Aim of the exercise:
Return the listing word for word, as given.

= = =

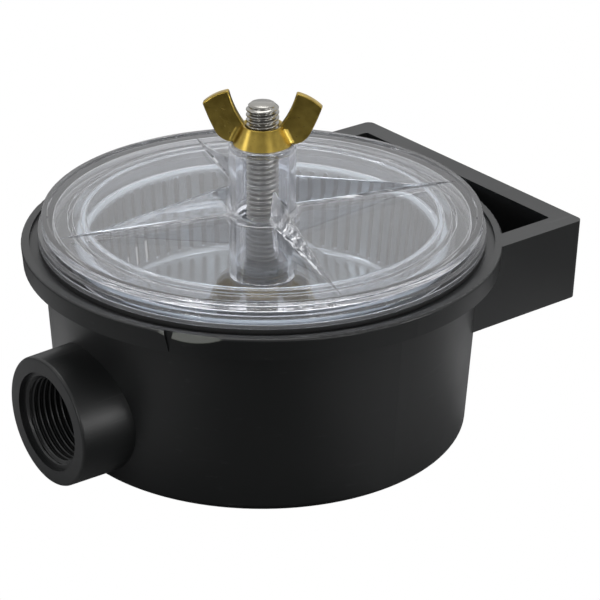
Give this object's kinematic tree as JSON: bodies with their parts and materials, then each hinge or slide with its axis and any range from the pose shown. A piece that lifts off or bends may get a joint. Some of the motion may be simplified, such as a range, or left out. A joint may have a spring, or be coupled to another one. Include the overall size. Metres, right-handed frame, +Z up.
{
  "type": "water strainer",
  "caption": "Raw-water strainer with a moulded housing, clear lid, slotted basket, wing nut on a centre stud, two side ports and a mounting bracket",
  "frame": {"origin": "centre of the housing's flat bottom", "axes": "origin at the centre of the housing's flat bottom; +Z up the stud, +Y towards the bracket's back plate, inlet along -Y, outlet along -X"},
  "size_m": [0.1457, 0.1571, 0.1017],
  "materials": {
    "housing": "moulded glass-filled nylon, near black, semi-matt",
    "basket": "pressed stainless sheet",
    "lid": "clear moulded polycarbonate, polished",
    "seals": "black nitrile rubber",
    "stud": "bright rolled stainless thread",
    "wing_nut": "forged brass, slightly dull"
  },
  "bodies": {
    "housing_body": {"housing": "housing", "bracket": "housing", "inlet_port": "housing", "outlet_port": "housing", "post": "housing", "channel": "housing", "lid_gasket": "seals", "centre_seal": "seals", "stud": "stud"},
    "basket_body": {"basket": "basket"},
    "lid_body": {"lid": "lid"},
    "wing_nut_body": {"wing_nut": "wing_nut"}
  },
  "joints": [
    {"name": "basket_lift", "type": "slide", "parent": "housing_body", "child": "basket_body", "axis": [0, 0, 1], "range_m": [0, 0.075]},
    {"name": "lid_lift", "type": "slide", "parent": "basket_body", "child": "lid_body", "axis": [0, 0, 1], "range_m": [0, 0.07]},
    {"name": "wing_nut_turn", "type": "hinge", "parent": "lid_body", "child": "wing_nut_body", "pos_m": [0, 0, 0.0863], "axis": [0, 0, 1], "range_deg": [0, 2700]}
  ]
}
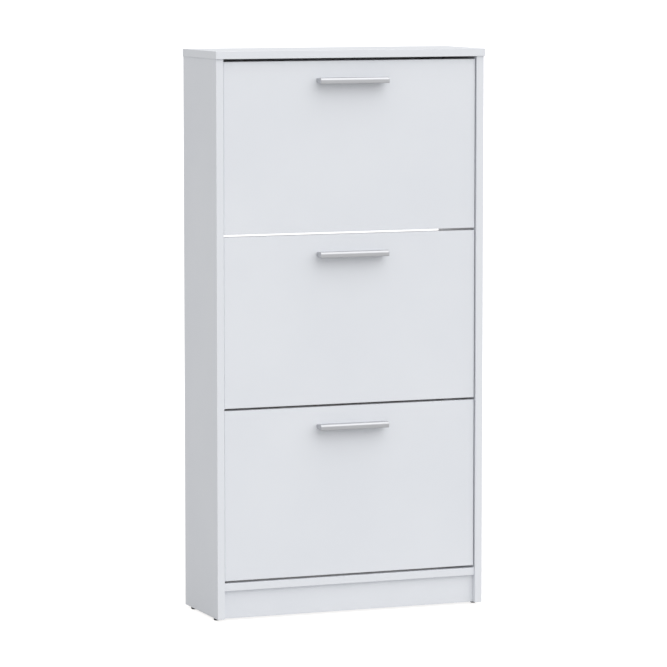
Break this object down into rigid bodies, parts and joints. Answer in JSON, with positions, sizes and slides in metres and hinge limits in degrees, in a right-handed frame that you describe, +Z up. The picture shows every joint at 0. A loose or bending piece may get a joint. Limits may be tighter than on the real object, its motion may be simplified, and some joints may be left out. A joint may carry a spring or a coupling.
{
  "type": "shoe cabinet",
  "caption": "Slim white shoe cabinet with tilting flap fronts, silver grips, an overhanging top and a set-back plinth; each flap carries a shoe pocket.",
  "frame": {"origin": "on the floor, at the middle of the whole object's width and depth", "axes": "+X to the right seen from the front, +Y to the back (the wall), +Z up"},
  "size_m": [0.603, 0.226, 1.188],
  "materials": {
    "white_board": "white melamine",
    "white_fibreboard": "white-faced thin fibreboard",
    "handle_metal": "satin",
    "white_plastic": "moulded, fine texture",
    "black_plastic": "moulded",
    "zinc_steel": "zinc plated",
    "beech": "bare, fluted"
  },
  "bodies": {
    "root": {"side_panel_left": "white_board", "side_panel_right": "white_board", "top_panel": "white_board", "bottom_shelf": "white_board", "plinth_board": "white_board", "rear_rail_top": "white_board", "rear_rail_lower": "white_board", "glide_front_left": "black_plastic", "glide_front_right": "black_plastic", "glide_rear_left": "black_plastic", "glide_rear_right": "black_plastic", "cam_housings": "zinc_steel", "cam_bolts": "zinc_steel", "cam_caps": "white_plastic", "dowels": "beech", "pivot_screws": "zinc_steel", "stop_pins": "zinc_steel", "pivot_pin_lower_left": "white_plastic", "pivot_pin_lower_right": "white_plastic", "pivot_pin_middle_left": "white_plastic", "pivot_pin_middle_right": "white_plastic", "pivot_pin_upper_left": "white_plastic", "pivot_pin_upper_right": "white_plastic"},
    "lower_flap": {"flap_panel_lower": "white_board", "handle_lower": "handle_metal", "handle_screws_lower": "zinc_steel", "bracket_left_lower": "white_plastic", "bracket_right_lower": "white_plastic", "bracket_screws_lower": "zinc_steel", "floor_board_lower": "white_fibreboard", "rear_board_lower": "white_fibreboard"},
    "middle_flap": {"flap_panel_middle": "white_board", "handle_middle": "handle_metal", "handle_screws_middle": "zinc_steel", "bracket_left_middle": "white_plastic", "bracket_right_middle": "white_plastic", "bracket_screws_middle": "zinc_steel", "floor_board_middle": "white_fibreboard", "rear_board_middle": "white_fibreboard"},
    "upper_flap": {"flap_panel_upper": "white_board", "handle_upper": "handle_metal", "handle_screws_upper": "zinc_steel", "bracket_left_upper": "white_plastic", "bracket_right_upper": "white_plastic", "bracket_screws_upper": "zinc_steel", "floor_board_upper": "white_fibreboard", "rear_board_upper": "white_fibreboard"}
  },
  "joints": [
    {"name": "lower_tilt", "type": "hinge", "parent": "root", "child": "lower_flap", "pos_m": [0, -0.061, 0.185], "axis": [1, 0, 0], "range_deg": [0, 40]},
    {"name": "middle_tilt", "type": "hinge", "parent": "root", "child": "middle_flap", "pos_m": [0, -0.061, 0.547], "axis": [1, 0, 0], "range_deg": [0, 40]},
    {"name": "upper_tilt", "type": "hinge", "parent": "root", "child": "upper_flap", "pos_m": [0, -0.061, 0.909], "axis": [1, 0, 0], "range_deg": [0, 40]}
  ]
}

= = =

Exercise answer:
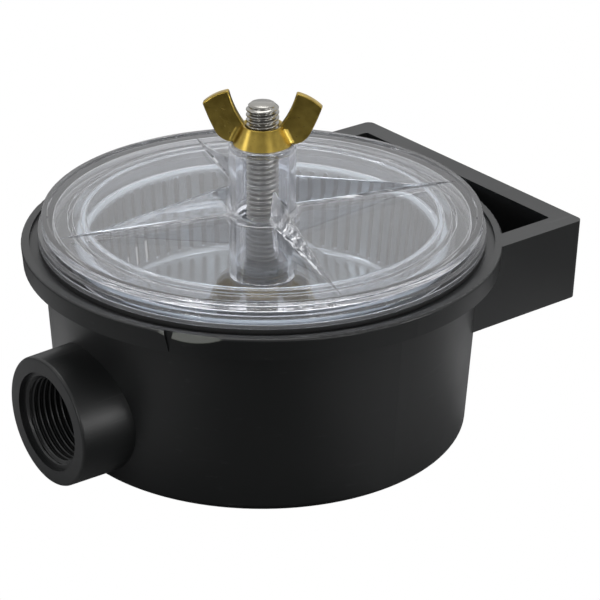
Give this object's kinematic tree as JSON: bodies with their parts and materials, then each hinge or slide with its axis and any range from the pose shown. A piece that lifts off or bends may get a joint. Some of the motion may be simplified, such as a range, or left out. A joint may have a spring, or be coupled to another one. Include the overall size. Metres, right-handed frame, +Z up.
{
  "type": "water strainer",
  "caption": "Raw-water strainer with a moulded housing, clear lid, slotted basket, wing nut on a centre stud, two side ports and a mounting bracket",
  "frame": {"origin": "centre of the housing's flat bottom", "axes": "origin at the centre of the housing's flat bottom; +Z up the stud, +Y towards the bracket's back plate, inlet along -Y, outlet along -X"},
  "size_m": [0.1457, 0.1571, 0.1017],
  "materials": {
    "housing": "moulded glass-filled nylon, near black, semi-matt",
    "basket": "pressed stainless sheet",
    "lid": "clear moulded polycarbonate, polished",
    "seals": "black nitrile rubber",
    "stud": "bright rolled stainless thread",
    "wing_nut": "forged brass, slightly dull"
  },
  "bodies": {
    "housing_body": {"housing": "housing", "bracket": "housing", "inlet_port": "housing", "outlet_port": "housing", "post": "housing", "channel": "housing", "lid_gasket": "seals", "centre_seal": "seals", "stud": "stud"},
    "basket_body": {"basket": "basket"},
    "lid_body": {"lid": "lid"},
    "wing_nut_body": {"wing_nut": "wing_nut"}
  },
  "joints": [
    {"name": "basket_lift", "type": "slide", "parent": "housing_body", "child": "basket_body", "axis": [0, 0, 1], "range_m": [0, 0.075]},
    {"name": "lid_lift", "type": "slide", "parent": "basket_body", "child": "lid_body", "axis": [0, 0, 1], "range_m": [0, 0.07]},
    {"name": "wing_nut_turn", "type": "hinge", "parent": "lid_body", "child": "wing_nut_body", "pos_m": [0, 0, 0.0863], "axis": [0, 0, 1], "range_deg": [0, 2700]}
  ]
}
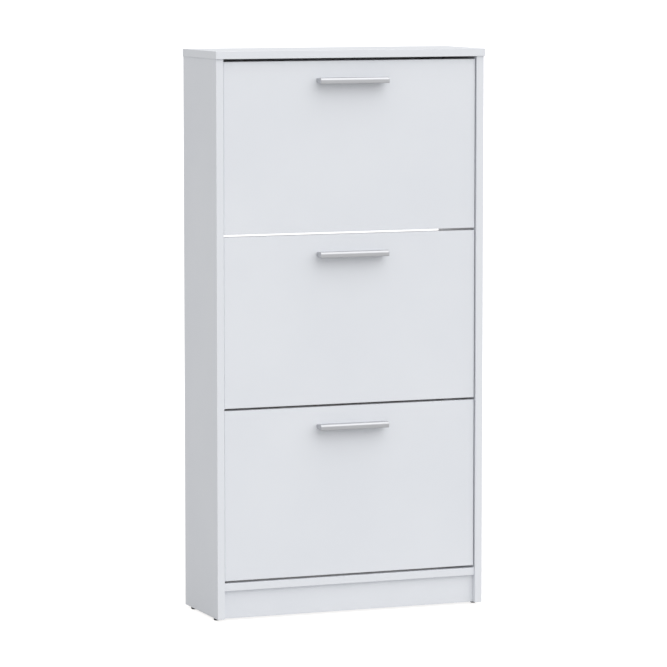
Break this object down into rigid bodies, parts and joints. Answer in JSON, with positions, sizes and slides in metres and hinge limits in degrees, in a right-handed frame that you describe, +Z up. The picture shows every joint at 0. A loose or bending piece may get a joint. Limits may be tighter than on the real object, its motion may be simplified, and some joints may be left out. A joint may carry a spring or a coupling.
{
  "type": "shoe cabinet",
  "caption": "Slim white shoe cabinet with tilting flap fronts, silver grips, an overhanging top and a set-back plinth; each flap carries a shoe pocket.",
  "frame": {"origin": "on the floor, at the middle of the whole object's width and depth", "axes": "+X to the right seen from the front, +Y to the back (the wall), +Z up"},
  "size_m": [0.603, 0.226, 1.188],
  "materials": {
    "white_board": "white melamine",
    "white_fibreboard": "white-faced thin fibreboard",
    "handle_metal": "satin",
    "white_plastic": "moulded, fine texture",
    "black_plastic": "moulded",
    "zinc_steel": "zinc plated",
    "beech": "bare, fluted"
  },
  "bodies": {
    "root": {"side_panel_left": "white_board", "side_panel_right": "white_board", "top_panel": "white_board", "bottom_shelf": "white_board", "plinth_board": "white_board", "rear_rail_top": "white_board", "rear_rail_lower": "white_board", "glide_front_left": "black_plastic", "glide_front_right": "black_plastic", "glide_rear_left": "black_plastic", "glide_rear_right": "black_plastic", "cam_housings": "zinc_steel", "cam_bolts": "zinc_steel", "cam_caps": "white_plastic", "dowels": "beech", "pivot_screws": "zinc_steel", "stop_pins": "zinc_steel", "pivot_pin_lower_left": "white_plastic", "pivot_pin_lower_right": "white_plastic", "pivot_pin_middle_left": "white_plastic", "pivot_pin_middle_right": "white_plastic", "pivot_pin_upper_left": "white_plastic", "pivot_pin_upper_right": "white_plastic"},
    "lower_flap": {"flap_panel_lower": "white_board", "handle_lower": "handle_metal", "handle_screws_lower": "zinc_steel", "bracket_left_lower": "white_plastic", "bracket_right_lower": "white_plastic", "bracket_screws_lower": "zinc_steel", "floor_board_lower": "white_fibreboard", "rear_board_lower": "white_fibreboard"},
    "middle_flap": {"flap_panel_middle": "white_board", "handle_middle": "handle_metal", "handle_screws_middle": "zinc_steel", "bracket_left_middle": "white_plastic", "bracket_right_middle": "white_plastic", "bracket_screws_middle": "zinc_steel", "floor_board_middle": "white_fibreboard", "rear_board_middle": "white_fibreboard"},
    "upper_flap": {"flap_panel_upper": "white_board", "handle_upper": "handle_metal", "handle_screws_upper": "zinc_steel", "bracket_left_upper": "white_plastic", "bracket_right_upper": "white_plastic", "bracket_screws_upper": "zinc_steel", "floor_board_upper": "white_fibreboard", "rear_board_upper": "white_fibreboard"}
  },
  "joints": [
    {"name": "lower_tilt", "type": "hinge", "parent": "root", "child": "lower_flap", "pos_m": [0, -0.061, 0.185], "axis": [1, 0, 0], "range_deg": [0, 40]},
    {"name": "middle_tilt", "type": "hinge", "parent": "root", "child": "middle_flap", "pos_m": [0, -0.061, 0.547], "axis": [1, 0, 0], "range_deg": [0, 40]},
    {"name": "upper_tilt", "type": "hinge", "parent": "root", "child": "upper_flap", "pos_m": [0, -0.061, 0.909], "axis": [1, 0, 0], "range_deg": [0, 40]}
  ]
}